The international law context: The ruling of the PNG Supreme Court in Namah v Pato
The challenge to the executive power of the Commonwealth in Plaintiff S195/2016, and the question as to the Australian constitutional impact of foreign determination of illegality, arose following the ruling of the Papua New Guinea Supreme Court in Namah v Pato. In that case, the PNG Leader of the Opposition brought an action challenging the lawfulness of the conditions by which Australian asylum seekers resided and were detained at the Manus Island Processing Centre (‘MIPC’) pending processing of their asylum claims. The Australian and PNG governments had previously entered into arrangements (essentially, engaging in relations with another country) for the relocation of unlawful maritime arrivals (‘UMAs’) to Australia and the processing of their asylum claims by PNG. The lawfulness or otherwise of these arrangements, unsurprisingly given that they involved executive prerogative powers, were not considered in the Supreme Court decision.

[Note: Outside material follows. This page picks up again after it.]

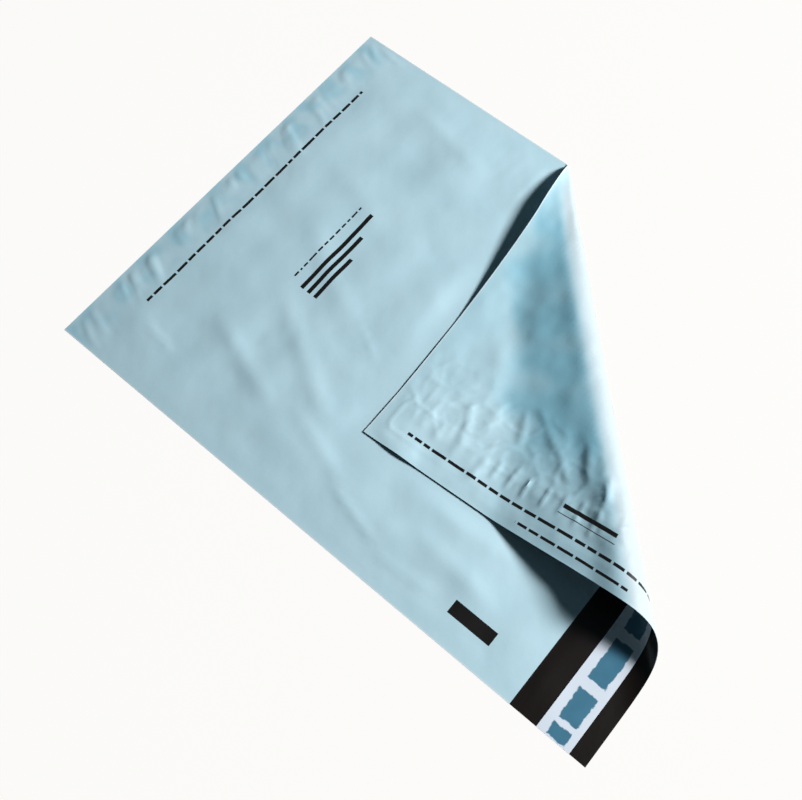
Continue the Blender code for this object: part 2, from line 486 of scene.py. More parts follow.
PUCKERS = (
    ((128, 310), (127, 324), 1.3, 0.50),
    ((137, 309), (136, 323), 1.2, 0.60),
    ((146, 310), (145.5, 322), 1.1, 0.55),
    ((155, 311), (155, 323), 1.1, 0.70),
    ((166, 312), (166, 324), 1.1, 0.75),
    ((174, 311), (175, 324), 1.2, 0.70),
    ((183, 313), (184, 324), 1.6, 0.55),
    ((191, 316), (192, 330), 2.2, 0.60),
    ((206, 312), (207, 326), 3.0, 0.55),
    ((218, 314), (219, 324), 2.6, 0.40),
    ((228, 313), (228, 322), 2.4, 0.40),
)


def crease_heights(x, y, creases):
    """Summed height of a list of creases."""
    total = 0
    for start, end, width, height in creases:
        total = total + height * MM * ridge(x, y, start, end, width)
    return total


def front_wrinkles(x, y):
    """How far the front panel stands off the back one: swells, dents, creases and ripples."""
    size = sizes()
    swell = 0.5 + 0.34 * waves(x, y, 85 * MM, 11) + 0.20 * waves(x, y, 38 * MM, 12)
    swell = np.clip(swell, 0, None) * edge_fade(x, y, 30 * MM) * size.swell
    dents = (0.2 + 0.05 * waves(x, y, 19 * MM, 13) + 0.018 * waves(x, y, 9 * MM, 14)) * MM
    dents = dents * edge_fade(x, y, 9 * MM)
    lines = crease_heights(x, y, FRONT_CREASES) * edge_fade(x, y, 9 * MM)
    calm = (1 - footprint(x, y)) * (1 - ramp(flap_share(x, y), 0, 0.5))
    return (swell + dents + lines) * calm + bottom_ripples(x, y)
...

There were essentially three main grounds of challenge. First, the lawfulness of the administrative arrangements to bring ‘people of different nationalities’, who had sought asylum in Australia to PNG. These arrangements chiefly concerned Ministerial declarations under the PNG Migration Act providing for the lawful entry and presence of the asylum seekers as temporary residents at the MIPC pending the determination of their refugee status. Second, that their detention and the conditions under which they were detained on Manus Island was contrary to their constitutional rights, particularly s 42 of the PNG Constitution guaranteeing the liberty of any person within PNG’s territorial jurisdiction. Third, that the circumstances of their detention were such that neither constitutional exception providing: for lawful deprivation of liberty for migration purposes; or for ‘purposes of holding a foreign national under arrangements made by Papua New Guinea with another country’ were applicable. The latter exemption was a recent amendment to the PNG Constitution that the Supreme Court found unconstitutional for failing to abide by substantive and procedural requirements for amendment of constitutional ‘rights’ provisions.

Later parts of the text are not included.